[start]
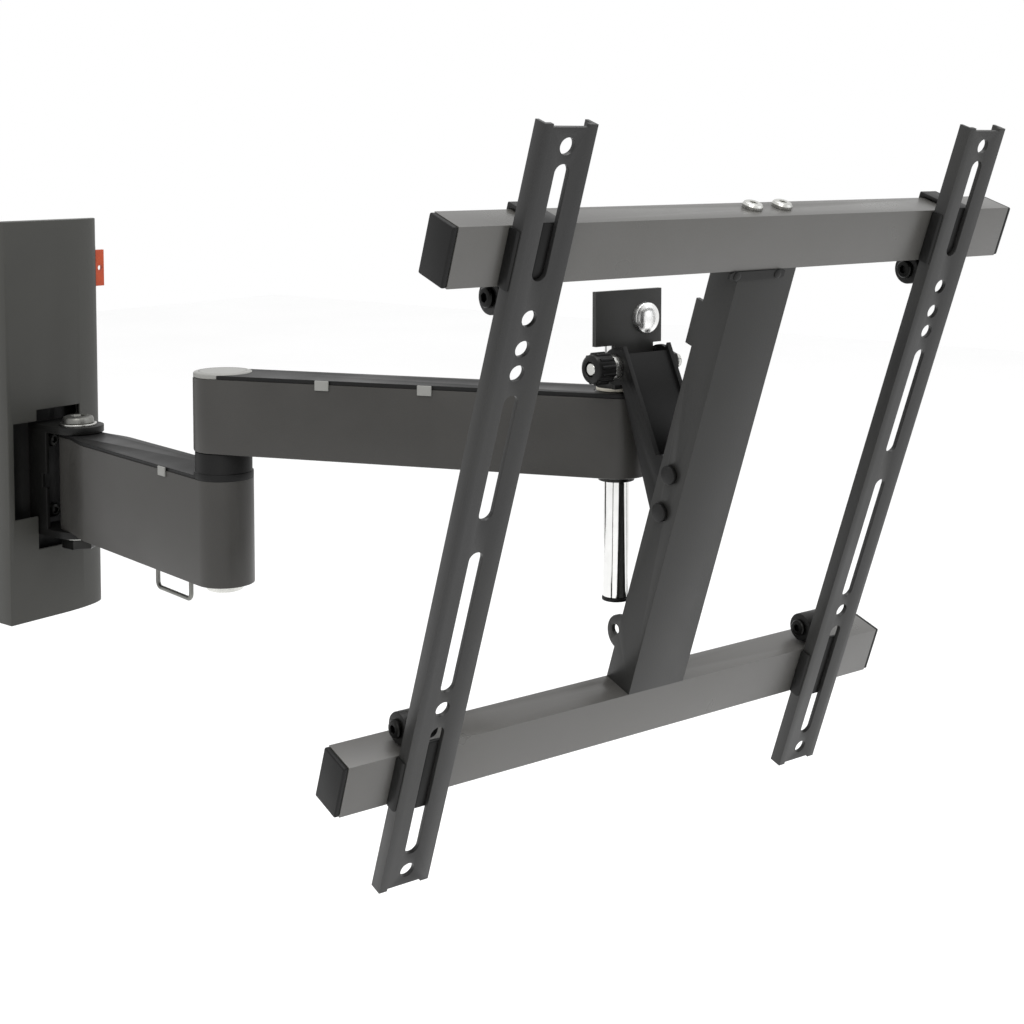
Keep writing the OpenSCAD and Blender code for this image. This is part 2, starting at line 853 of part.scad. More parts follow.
// A hook is a flat inside the strip, a run over the bar and a tail behind it
module hook() {
  translate([hook_x - hook_w / 2, plate_y, bar_out - hook_plate])
    cube([hook_w, hook_t, hook_plate + air + hook_t]);
  translate([hook_x - hook_w / 2, plate_y, bar_out + air])
    cube([hook_w, bar_d + air + hook_t - plate_y, hook_t]);
  translate([hook_x - hook_w / 2, bar_d + air, bar_out - 12])
    cube([hook_w, hook_t, 12 + air + hook_t]);
}
// A jaw closes the hook from the inner edge of the bar, on a screw
module jaw() {
  translate([jaw_x, 0, jaw_z])
    difference() {
      union() {
        translate([0, jaw_y, 0])
          rotate([0, 90, 0])
            cylinder(r = jaw_r, h = jaw_w);
        translate([0, plate_y, -4])
          cube([block_w, jaw_y - plate_y, 8]);
      }
      translate([-1, jaw_y, 0])
        rotate([0, 90, 0])
          cylinder(d = 5 + 2 * seat, h = jaw_w + 2);
    }
}
module lock_screw() {
  translate([jaw_x, jaw_y, jaw_z])
    rotate([0, 90, 0]) {
      disc(2.5, 0, jaw_w);
      disc(5, -3, 0);
    }
}
module rivet_pair() {
  for (dz = [24, 32])
    translate([hook_x, plate_y + hook_t, bar_out - dz])
      rotate([-90, 0, 0])
        disc(3, 0, 1.2);
}
module left_strip() {
  color(paint_grey)
    at_strip(-left_at)
      strip();
}
module left_hooks() {
  color(steel_black)
    at_strip(-left_at)
      both_bars()
        hook();
}
module left_jaws() {
  color("#0e0e0e")
    at_strip(-left_at)
      both_bars()
        jaw();
}
module left_lock_screws() {
  color("#9a9a97")
    at_strip(-left_at)
      both_bars()
        lock_screw();
}
module left_rivets() {
  color("#555552")
    at_strip(-left_at)
      both_bars()
        rivet_pair();
}
module right_strip() {
  color(paint_grey)
    at_strip(right_at)
      strip();
}
module right_hooks() {
  color(steel_black)
    at_strip(right_at)
      both_bars()
        hook();
}
module right_jaws() {
  color("#0e0e0e")
    at_strip(right_at)
      both_bars()
        jaw();
}
module right_lock_screws() {
  color("#9a9a97")
    at_strip(right_at)
      both_bars()
        lock_screw();
}
module right_rivets() {
  color("#555552")
    at_strip(right_at)
      both_bars()
        rivet_pair();
}

wall_back_plate();
wall_cover();
hinge_bracket();
hinge_bracket_bolts();
wall_pivot_bolt();
wall_pivot_nut();
wall_pivot_washers();
level_insert();
level_vial();
lower_arm_beam();
lower_arm_lid();
lower_arm_lid_clips();
lower_arm_bushes();
elbow_pin();
elbow_collar();
elbow_foot_nut();
cable_loop_saddle();
cable_loop();
upper_arm_beam();
upper_arm_lid();
upper_arm_lid_clips();
elbow_bushes();
elbow_top_cap();
post_bushes();
swivel_post();
head_bracket();
stop_disc();
head_thrust_washer();
post_retaining_ring();
post_end_cap();
tilt_bracket();
tilt_bolt();
tilt_nut();
tilt_spacers();
spine_channel();
top_bar();
bottom_bar();
bar_end_caps();
bar_bolts();
bar_nuts();
brace_bolts();
tilt_knob();
left_strip();
left_hooks();
left_jaws();
left_lock_screws();
left_rivets();
right_strip();
right_hooks();
right_jaws();
right_lock_screws();
right_rivets();
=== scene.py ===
# %% [markdown]
# # A full motion television wall mount
# The object is a wall unit, two swinging arms, a swivelling head and a tilting frame with two
# slotted strips. The engineering model gives the place and the size of every piece. This script
# gives the pieces their edges, small details and surfaces, and sets a camera and soft light.

# %% Load the fixed frame
import json
import math

import bmesh
import bpy
from mathutils import Matrix, Vector


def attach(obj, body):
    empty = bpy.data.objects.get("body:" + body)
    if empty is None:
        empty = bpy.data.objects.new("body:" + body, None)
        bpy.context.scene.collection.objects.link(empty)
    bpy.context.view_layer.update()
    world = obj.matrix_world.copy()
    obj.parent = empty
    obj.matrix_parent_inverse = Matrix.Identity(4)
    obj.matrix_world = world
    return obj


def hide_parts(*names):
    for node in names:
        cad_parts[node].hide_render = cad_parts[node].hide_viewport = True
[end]
Make an exact copy of every line from the one with "wall_back_plate();" to the end of the data, with the first and last of those lines included.

wall_back_plate();
wall_cover();
hinge_bracket();
hinge_bracket_bolts();
wall_pivot_bolt();
wall_pivot_nut();
wall_pivot_washers();
level_insert();
level_vial();
lower_arm_beam();
lower_arm_lid();
lower_arm_lid_clips();
lower_arm_bushes();
elbow_pin();
elbow_collar();
elbow_foot_nut();
cable_loop_saddle();
cable_loop();
upper_arm_beam();
upper_arm_lid();
upper_arm_lid_clips();
elbow_bushes();
elbow_top_cap();
post_bushes();
swivel_post();
head_bracket();
stop_disc();
head_thrust_washer();
post_retaining_ring();
post_end_cap();
tilt_bracket();
tilt_bolt();
tilt_nut();
tilt_spacers();
spine_channel();
top_bar();
bottom_bar();
bar_end_caps();
bar_bolts();
bar_nuts();
brace_bolts();
tilt_knob();
left_strip();
left_hooks();
left_jaws();
left_lock_screws();
left_rivets();
right_strip();
right_hooks();
right_jaws();
right_lock_screws();
right_rivets();
=== scene.py ===
# %% [markdown]
# # A full motion television wall mount
# The object is a wall unit, two swinging arms, a swivelling head and a tilting frame with two
# slotted strips. The engineering model gives the place and the size of every piece. This script
# gives the pieces their edges, small details and surfaces, and sets a camera and soft light.

# %% Load the fixed frame
import json
import math

import bmesh
import bpy
from mathutils import Matrix, Vector


def attach(obj, body):
    empty = bpy.data.objects.get("body:" + body)
    if empty is None:
        empty = bpy.data.objects.new("body:" + body, None)
        bpy.context.scene.collection.objects.link(empty)
    bpy.context.view_layer.update()
    world = obj.matrix_world.copy()
    obj.parent = empty
    obj.matrix_parent_inverse = Matrix.Identity(4)
    obj.matrix_world = world
    return obj


def hide_parts(*names):
    for node in names:
        cad_parts[node].hide_render = cad_parts[node].hide_viewport = True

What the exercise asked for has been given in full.